It’s a showdown in the streaming space.
CNBC’s “Trading Nation” asked its traders Monday whether they’re betting on Disney or Netflix shares here.
“My kids might give you a different answer, but I would argue that Netflix has the much more convincing chart,” said Ari Wald, head of technical analysis at Oppenheimer. “That’s based simply because it’s shown better relative strength.”
Netflix has begun to break out over the past month, rallying 8% compared with a 1% gain for the S&P 500. It has also beaten Disney, which is down 7% over the same stretch.

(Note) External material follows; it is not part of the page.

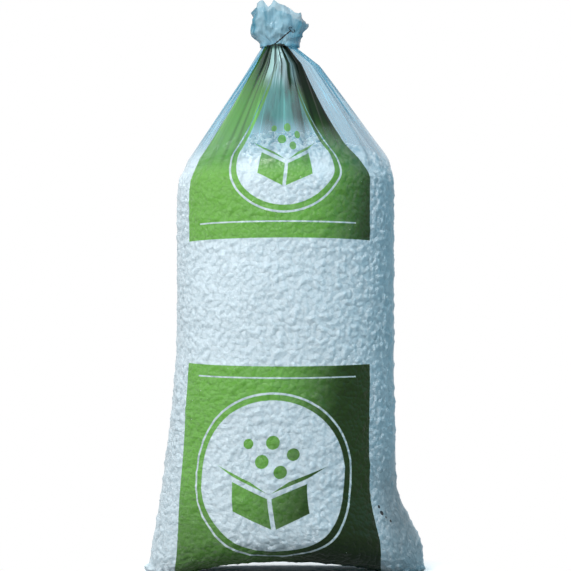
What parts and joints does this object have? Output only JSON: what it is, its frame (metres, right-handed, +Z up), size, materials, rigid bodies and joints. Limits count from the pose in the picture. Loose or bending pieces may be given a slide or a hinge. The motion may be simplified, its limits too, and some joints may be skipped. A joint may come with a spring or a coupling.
{
  "type": "packing peanut bag",
  "caption": "Tall see-through film sack of foam packing peanuts, printed in green, gathered and wire-tied at the neck, with two ears on the bottom weld.",
  "frame": {"origin": "on the floor, under the middle of the sack", "axes": "+Z up from the floor to the frill, -Y out of the printed front, +X to the right seen from the front"},
  "size_m": [0.834, 0.6034, 1.7129],
  "materials": {
    "film": "thin see-through polyethylene film with green printed fields",
    "foam": "white foam peanuts",
    "wire": "dark annealed wire, twisted"
  },
  "bodies": {
    "root": {"sack_film": "film", "peanut_fill": "foam", "wire_tie": "wire", "loose_peanut_01": "foam", "loose_peanut_02": "foam", "loose_peanut_03": "foam", "loose_peanut_04": "foam", "loose_peanut_05": "foam", "loose_peanut_06": "foam", "loose_peanut_07": "foam", "loose_peanut_08": "foam", "loose_peanut_09": "foam", "loose_peanut_10": "foam", "loose_peanut_11": "foam", "loose_peanut_12": "foam", "loose_peanut_13": "foam", "loose_peanut_14": "foam", "loose_peanut_15": "foam", "loose_peanut_16": "foam", "loose_peanut_17": "foam", "loose_peanut_18": "foam", "loose_peanut_19": "foam", "loose_peanut_20": "foam"}
  },
  "joints": []
}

“The strength we saw in September broke through resistance levels and a range the stock had been in for the prior year,” said Wald. “It occurred with the rest of the market pulling back, so I think that’s very telling it was able to show such exceptional strength in a difficult market tape, and I think now it is positioned to reap the rewards as the rest of the market improves with it.”
Wald does not have a view into Netflix earnings, out Tuesday afternoon, but highlights $600 as possible support in the case of weakness. Netflix traded just below $638 on Monday.
“We do expect pullbacks to be bought ahead of higher highs looking out over the coming months,” he said.
Katie Stockton, founder of Fairlead Strategies, also sides with Netflix over Disney.
“It is outperforming, it has asserted itself as a market leader, whereas Disney on the other hand has really been range-bound for several months,” Stockton said during the same interview. “It just can’t get out of that range, which is characterized by downside momentum from an intermediate-term perspective.”
Stockton says a move for Disney above its 200-day moving average at around $180 would make the stock more attractive. Disney closed Monday at $171.
She does warn that Netflix could undergo some weakness after earnings given it is showing “some signs of short-term exhaustion.” Like Wald, Stockton sees a pullback as an opportunity to buy the dip.
Netflix has fallen in the session after six out of the past seven quarterly reports. The company is expected to report 3.84 million in paid net additions in the third quarter, slightly above its own guidance at 3.5 million.